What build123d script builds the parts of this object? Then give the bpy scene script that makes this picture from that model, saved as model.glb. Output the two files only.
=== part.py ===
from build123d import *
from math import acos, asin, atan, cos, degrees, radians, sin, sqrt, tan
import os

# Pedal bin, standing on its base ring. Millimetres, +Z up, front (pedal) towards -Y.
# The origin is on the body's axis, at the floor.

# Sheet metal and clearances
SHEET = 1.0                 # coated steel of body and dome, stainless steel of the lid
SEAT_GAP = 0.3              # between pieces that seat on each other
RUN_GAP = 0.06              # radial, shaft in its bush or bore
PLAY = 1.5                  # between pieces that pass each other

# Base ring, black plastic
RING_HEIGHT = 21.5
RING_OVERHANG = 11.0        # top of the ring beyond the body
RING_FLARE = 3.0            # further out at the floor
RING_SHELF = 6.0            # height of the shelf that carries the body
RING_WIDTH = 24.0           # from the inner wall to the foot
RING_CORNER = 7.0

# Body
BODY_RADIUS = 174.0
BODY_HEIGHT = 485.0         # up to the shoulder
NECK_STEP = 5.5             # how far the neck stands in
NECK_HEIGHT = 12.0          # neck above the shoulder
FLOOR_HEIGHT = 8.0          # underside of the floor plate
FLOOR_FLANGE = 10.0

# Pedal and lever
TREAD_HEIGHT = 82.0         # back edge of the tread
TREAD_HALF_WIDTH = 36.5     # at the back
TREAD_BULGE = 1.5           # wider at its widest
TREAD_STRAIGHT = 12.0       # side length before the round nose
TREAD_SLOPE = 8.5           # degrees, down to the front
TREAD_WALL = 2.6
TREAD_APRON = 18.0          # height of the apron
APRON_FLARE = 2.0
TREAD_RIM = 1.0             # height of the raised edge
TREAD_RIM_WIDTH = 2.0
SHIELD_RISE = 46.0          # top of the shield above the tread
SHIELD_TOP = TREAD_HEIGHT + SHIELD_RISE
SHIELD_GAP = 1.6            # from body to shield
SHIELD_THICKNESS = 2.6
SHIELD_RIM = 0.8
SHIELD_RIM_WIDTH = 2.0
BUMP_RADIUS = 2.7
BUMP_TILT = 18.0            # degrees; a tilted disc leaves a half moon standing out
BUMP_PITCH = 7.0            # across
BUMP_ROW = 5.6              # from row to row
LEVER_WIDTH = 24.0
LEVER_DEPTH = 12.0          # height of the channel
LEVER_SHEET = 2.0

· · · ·

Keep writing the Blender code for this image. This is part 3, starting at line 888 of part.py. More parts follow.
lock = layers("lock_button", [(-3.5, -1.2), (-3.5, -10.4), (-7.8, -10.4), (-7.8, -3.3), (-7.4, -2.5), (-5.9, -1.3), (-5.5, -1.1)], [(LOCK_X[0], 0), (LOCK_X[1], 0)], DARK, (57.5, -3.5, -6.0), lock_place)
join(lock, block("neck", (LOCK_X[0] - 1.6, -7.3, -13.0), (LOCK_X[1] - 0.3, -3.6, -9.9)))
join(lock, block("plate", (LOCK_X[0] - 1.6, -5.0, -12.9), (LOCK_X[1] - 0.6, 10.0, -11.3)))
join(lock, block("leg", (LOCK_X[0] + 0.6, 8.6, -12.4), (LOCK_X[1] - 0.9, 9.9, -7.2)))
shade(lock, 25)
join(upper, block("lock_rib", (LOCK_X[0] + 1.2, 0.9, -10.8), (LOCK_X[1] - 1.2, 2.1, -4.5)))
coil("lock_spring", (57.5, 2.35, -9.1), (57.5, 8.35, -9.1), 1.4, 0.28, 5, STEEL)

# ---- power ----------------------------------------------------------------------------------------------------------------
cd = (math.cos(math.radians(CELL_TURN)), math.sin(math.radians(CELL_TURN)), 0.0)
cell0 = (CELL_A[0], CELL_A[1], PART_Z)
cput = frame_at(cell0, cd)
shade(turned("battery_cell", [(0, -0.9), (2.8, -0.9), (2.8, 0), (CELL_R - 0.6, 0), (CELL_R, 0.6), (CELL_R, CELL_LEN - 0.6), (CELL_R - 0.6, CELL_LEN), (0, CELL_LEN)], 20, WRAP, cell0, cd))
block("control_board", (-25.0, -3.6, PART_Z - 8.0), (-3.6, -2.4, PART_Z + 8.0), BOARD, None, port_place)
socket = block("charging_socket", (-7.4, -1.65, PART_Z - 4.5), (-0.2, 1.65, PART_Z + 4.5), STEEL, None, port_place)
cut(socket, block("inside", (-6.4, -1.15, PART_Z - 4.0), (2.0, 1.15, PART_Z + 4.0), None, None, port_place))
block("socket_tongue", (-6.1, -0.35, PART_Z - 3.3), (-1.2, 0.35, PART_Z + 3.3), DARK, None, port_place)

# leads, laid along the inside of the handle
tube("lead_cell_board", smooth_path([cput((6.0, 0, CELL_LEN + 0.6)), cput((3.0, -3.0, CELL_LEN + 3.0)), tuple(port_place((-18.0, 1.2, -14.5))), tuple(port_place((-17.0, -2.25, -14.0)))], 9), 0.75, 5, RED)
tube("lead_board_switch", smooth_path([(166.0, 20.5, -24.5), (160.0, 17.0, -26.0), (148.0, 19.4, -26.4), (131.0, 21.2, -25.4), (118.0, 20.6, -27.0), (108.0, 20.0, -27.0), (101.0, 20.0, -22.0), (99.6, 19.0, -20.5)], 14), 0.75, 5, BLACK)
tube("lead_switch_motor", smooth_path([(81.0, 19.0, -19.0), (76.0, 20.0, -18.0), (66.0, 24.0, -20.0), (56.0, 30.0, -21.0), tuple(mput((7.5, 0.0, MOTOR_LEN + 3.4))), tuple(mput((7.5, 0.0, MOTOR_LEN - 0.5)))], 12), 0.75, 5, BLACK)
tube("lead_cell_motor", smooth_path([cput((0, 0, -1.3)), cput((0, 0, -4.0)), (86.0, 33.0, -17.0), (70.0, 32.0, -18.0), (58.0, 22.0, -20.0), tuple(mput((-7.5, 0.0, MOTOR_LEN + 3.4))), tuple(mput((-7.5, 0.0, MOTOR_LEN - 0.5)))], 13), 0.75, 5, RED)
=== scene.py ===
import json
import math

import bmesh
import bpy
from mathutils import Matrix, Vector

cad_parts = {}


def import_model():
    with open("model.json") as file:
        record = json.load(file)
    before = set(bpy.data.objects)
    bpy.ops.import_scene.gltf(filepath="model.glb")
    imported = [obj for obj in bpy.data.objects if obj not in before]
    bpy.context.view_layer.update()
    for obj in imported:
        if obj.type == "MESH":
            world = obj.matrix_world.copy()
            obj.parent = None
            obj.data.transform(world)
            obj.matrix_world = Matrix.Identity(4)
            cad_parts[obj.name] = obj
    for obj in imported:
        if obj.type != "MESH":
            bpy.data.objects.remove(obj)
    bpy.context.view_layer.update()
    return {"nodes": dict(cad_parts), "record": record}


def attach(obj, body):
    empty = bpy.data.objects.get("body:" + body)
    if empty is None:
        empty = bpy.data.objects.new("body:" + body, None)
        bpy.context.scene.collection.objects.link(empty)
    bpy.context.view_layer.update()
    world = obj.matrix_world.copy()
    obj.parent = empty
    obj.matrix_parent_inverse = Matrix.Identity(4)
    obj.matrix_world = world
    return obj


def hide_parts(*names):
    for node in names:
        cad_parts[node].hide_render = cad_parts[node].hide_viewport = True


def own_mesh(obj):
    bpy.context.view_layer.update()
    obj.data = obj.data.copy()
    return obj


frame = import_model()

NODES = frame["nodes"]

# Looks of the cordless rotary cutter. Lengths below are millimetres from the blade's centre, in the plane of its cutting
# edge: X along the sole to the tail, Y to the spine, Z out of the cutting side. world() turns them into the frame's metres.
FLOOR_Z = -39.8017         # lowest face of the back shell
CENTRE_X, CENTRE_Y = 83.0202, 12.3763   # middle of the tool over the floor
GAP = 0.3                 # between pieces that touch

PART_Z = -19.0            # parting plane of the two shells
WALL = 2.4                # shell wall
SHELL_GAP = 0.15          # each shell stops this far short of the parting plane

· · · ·

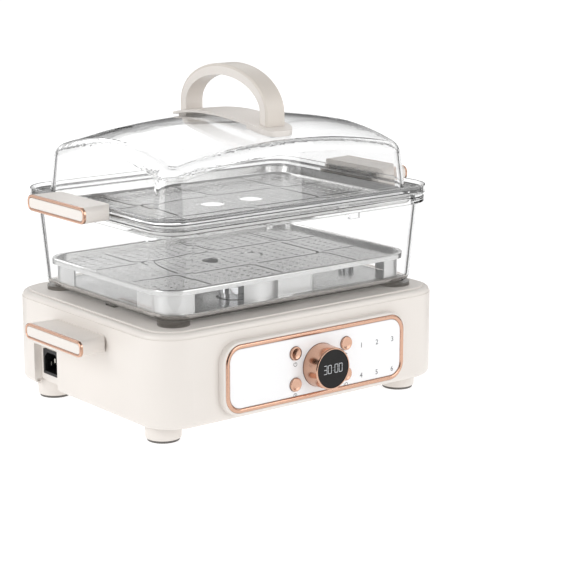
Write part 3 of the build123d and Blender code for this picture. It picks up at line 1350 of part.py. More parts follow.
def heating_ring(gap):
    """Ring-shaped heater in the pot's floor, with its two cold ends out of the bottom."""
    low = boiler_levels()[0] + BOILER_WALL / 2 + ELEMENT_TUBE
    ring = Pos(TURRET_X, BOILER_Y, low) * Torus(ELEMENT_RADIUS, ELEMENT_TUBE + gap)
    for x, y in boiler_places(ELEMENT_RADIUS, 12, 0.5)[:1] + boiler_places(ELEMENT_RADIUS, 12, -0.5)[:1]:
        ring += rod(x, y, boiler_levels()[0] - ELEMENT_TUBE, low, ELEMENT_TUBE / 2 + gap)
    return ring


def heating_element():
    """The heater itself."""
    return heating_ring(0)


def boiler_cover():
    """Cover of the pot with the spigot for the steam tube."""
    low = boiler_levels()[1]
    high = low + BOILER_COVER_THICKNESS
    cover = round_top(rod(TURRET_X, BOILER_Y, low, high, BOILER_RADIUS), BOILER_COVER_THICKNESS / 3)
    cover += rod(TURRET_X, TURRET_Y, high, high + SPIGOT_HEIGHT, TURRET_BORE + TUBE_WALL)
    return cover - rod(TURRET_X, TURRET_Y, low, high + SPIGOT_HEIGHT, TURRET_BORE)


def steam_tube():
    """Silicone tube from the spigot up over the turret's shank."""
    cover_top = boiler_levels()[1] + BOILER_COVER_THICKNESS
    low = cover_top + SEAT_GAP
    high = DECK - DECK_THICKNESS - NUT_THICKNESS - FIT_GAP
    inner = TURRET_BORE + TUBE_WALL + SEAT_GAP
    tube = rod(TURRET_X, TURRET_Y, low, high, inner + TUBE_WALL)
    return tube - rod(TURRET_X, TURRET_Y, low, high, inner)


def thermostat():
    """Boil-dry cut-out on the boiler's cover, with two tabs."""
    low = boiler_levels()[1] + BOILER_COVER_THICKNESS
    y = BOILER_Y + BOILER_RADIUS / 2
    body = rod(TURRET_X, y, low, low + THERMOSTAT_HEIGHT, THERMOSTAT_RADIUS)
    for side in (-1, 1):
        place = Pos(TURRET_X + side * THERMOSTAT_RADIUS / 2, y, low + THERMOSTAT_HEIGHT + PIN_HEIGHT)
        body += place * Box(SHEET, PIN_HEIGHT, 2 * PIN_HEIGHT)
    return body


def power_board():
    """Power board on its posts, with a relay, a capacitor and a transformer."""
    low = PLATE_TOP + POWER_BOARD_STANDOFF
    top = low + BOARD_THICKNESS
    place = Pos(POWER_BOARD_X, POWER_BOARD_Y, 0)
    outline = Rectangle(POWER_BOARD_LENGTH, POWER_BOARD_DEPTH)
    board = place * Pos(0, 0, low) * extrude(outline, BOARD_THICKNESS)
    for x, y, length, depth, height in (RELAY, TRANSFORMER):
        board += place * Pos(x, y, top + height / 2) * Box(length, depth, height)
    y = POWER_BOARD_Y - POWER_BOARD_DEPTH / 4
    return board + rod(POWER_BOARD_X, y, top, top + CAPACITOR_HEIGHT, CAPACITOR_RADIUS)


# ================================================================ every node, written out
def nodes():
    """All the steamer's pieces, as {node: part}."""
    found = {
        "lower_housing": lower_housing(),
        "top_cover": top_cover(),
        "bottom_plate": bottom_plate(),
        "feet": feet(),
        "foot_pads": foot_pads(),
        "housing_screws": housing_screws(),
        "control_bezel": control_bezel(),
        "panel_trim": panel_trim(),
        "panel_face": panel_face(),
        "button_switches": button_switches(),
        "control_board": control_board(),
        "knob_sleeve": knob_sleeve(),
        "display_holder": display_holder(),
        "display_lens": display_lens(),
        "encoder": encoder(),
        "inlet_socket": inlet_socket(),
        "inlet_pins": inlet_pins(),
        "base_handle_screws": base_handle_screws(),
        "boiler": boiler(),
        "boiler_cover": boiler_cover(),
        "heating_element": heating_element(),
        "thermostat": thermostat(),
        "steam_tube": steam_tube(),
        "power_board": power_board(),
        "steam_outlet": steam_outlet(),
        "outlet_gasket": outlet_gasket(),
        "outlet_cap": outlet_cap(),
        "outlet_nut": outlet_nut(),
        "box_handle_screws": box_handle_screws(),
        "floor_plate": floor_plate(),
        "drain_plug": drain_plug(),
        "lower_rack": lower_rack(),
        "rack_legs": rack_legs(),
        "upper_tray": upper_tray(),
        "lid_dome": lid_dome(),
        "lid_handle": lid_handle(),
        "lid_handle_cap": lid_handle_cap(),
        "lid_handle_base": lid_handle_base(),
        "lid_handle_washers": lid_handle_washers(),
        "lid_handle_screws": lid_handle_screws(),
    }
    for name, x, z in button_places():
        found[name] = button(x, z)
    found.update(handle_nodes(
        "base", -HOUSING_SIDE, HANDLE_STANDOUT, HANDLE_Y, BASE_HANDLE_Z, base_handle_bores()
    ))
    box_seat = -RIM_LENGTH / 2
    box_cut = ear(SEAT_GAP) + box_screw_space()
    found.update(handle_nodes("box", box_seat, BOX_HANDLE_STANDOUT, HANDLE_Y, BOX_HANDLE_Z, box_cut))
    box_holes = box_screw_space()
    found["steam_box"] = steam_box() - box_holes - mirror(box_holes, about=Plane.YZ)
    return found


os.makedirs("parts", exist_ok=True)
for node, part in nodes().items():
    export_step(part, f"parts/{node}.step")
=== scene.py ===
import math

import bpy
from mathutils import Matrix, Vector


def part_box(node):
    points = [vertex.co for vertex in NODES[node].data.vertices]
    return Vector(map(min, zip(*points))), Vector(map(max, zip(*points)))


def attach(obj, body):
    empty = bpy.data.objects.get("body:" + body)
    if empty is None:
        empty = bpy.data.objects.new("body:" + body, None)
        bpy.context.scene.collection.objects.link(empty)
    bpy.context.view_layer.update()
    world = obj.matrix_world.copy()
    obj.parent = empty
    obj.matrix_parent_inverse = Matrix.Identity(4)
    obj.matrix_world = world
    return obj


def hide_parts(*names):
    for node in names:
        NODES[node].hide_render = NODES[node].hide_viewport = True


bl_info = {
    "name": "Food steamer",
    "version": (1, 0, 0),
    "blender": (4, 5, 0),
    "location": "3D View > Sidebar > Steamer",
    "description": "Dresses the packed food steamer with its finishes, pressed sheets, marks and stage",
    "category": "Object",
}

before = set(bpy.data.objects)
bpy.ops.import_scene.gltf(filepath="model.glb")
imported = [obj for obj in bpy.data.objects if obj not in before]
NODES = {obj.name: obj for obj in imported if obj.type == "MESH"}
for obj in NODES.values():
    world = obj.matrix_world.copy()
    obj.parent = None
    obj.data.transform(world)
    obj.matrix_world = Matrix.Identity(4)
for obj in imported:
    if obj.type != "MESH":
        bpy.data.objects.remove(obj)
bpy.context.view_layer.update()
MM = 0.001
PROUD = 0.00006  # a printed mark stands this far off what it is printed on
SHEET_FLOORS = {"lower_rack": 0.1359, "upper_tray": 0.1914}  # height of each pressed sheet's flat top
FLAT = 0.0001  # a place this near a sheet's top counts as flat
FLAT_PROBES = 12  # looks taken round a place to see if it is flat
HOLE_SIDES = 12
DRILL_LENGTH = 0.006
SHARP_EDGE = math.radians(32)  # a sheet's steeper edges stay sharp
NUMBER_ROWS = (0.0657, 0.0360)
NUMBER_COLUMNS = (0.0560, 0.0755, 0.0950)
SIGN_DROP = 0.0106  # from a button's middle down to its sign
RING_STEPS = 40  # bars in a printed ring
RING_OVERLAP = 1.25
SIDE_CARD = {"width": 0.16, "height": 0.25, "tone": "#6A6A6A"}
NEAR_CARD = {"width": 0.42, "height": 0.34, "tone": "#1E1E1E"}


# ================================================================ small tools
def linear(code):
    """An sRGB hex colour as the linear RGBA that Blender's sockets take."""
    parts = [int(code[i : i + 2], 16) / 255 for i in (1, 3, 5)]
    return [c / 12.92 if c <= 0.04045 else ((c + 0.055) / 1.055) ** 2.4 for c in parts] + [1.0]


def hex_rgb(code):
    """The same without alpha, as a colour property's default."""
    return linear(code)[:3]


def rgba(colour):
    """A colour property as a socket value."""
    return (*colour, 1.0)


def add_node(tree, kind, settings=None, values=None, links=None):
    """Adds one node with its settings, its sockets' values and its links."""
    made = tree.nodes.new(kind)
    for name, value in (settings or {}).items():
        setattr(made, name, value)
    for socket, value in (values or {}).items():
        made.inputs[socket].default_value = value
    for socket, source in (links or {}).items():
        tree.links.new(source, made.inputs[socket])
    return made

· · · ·

> _What you are asked to do_:
Copy the records above exactly, beginning at the line that contains "box_seat = -RIM_LENGTH / 2" and stopping after the line that contains "NODES[node].hide_render = NODES[node].hide_viewport".

> _The completed task_:
    box_seat = -RIM_LENGTH / 2
    box_cut = ear(SEAT_GAP) + box_screw_space()
    found.update(handle_nodes("box", box_seat, BOX_HANDLE_STANDOUT, HANDLE_Y, BOX_HANDLE_Z, box_cut))
    box_holes = box_screw_space()
    found["steam_box"] = steam_box() - box_holes - mirror(box_holes, about=Plane.YZ)
    return found


os.makedirs("parts", exist_ok=True)
for node, part in nodes().items():
    export_step(part, f"parts/{node}.step")
=== scene.py ===
import math

import bpy
from mathutils import Matrix, Vector


def part_box(node):
    points = [vertex.co for vertex in NODES[node].data.vertices]
    return Vector(map(min, zip(*points))), Vector(map(max, zip(*points)))


def attach(obj, body):
    empty = bpy.data.objects.get("body:" + body)
    if empty is None:
        empty = bpy.data.objects.new("body:" + body, None)
        bpy.context.scene.collection.objects.link(empty)
    bpy.context.view_layer.update()
    world = obj.matrix_world.copy()
    obj.parent = empty
    obj.matrix_parent_inverse = Matrix.Identity(4)
    obj.matrix_world = world
    return obj


def hide_parts(*names):
    for node in names:
        NODES[node].hide_render = NODES[node].hide_viewport = True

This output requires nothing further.